I have my debt-free date — what's next?
Don't let the freed-up payments slip back into spending. Set up an automatic transfer of the same total amount into emergency fund + retirement accounts on the first day you're debt-free. The behavioural lift from 'paying nothing' to 'paying yourself' is huge — and it converts the debt-payoff habit into a wealth-building habit without any change in cash flow.
Snowball vs debt consolidation loan — when does each fit?
Consolidation wins when the consolidation rate is at least 3–4 points below the weighted-average rate of your current debts AND you have the discipline not to re-borrow on cleared cards. Snowball/avalanche wins when consolidation isn't available at a better rate, when you have a mix of secured + unsecured debts, or when you've previously taken consolidation loans and run the original debts back up — a strong signal that you need behavioural change, not a refinance.

Worked example

Thandi in Johannesburg has three debts: a R12,000 store card at 22% APR with a R400 minimum, a R45,000 personal loan at 15% with a R1,100 minimum, and a R8,000 credit card at 18% with a R250 minimum. She can put R1,500 extra a month on top of her R1,750 in combined minimums.

Under snowball (smallest balance first), the R8,000 credit card clears in about five months. Its freed-up R250 then rolls onto the R12,000 store card, which clears around month 12. The full R1,900 then attacks the R45,000 loan, which clears around month 33. Total interest paid: roughly R11,500 over 33 months.
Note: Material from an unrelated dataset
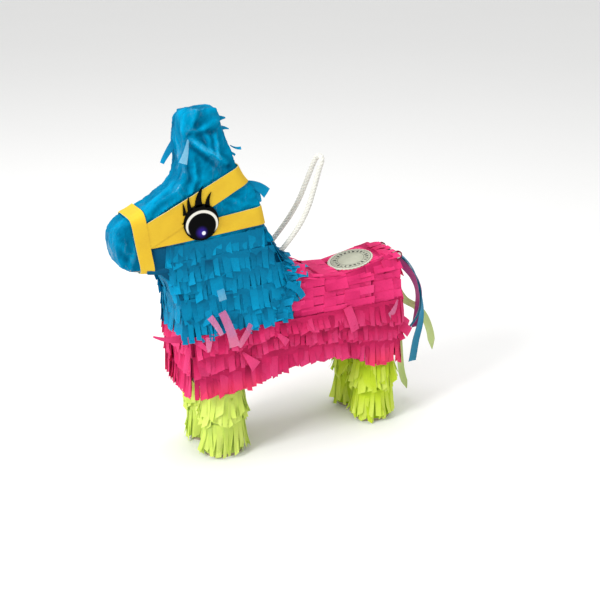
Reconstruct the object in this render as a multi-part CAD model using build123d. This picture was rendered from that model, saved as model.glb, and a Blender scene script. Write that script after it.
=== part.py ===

Under avalanche (highest APR first), she attacks the 22% store card first, then the 18% credit card, then the 15% loan. Total interest: roughly R10,800, debt-free at month 33. The behavioural lever: snowball delivers two cleared debts inside a year, which keeps most people committed. Avalanche saves R700 over three years — real, but small enough that the strategy you actually finish wins.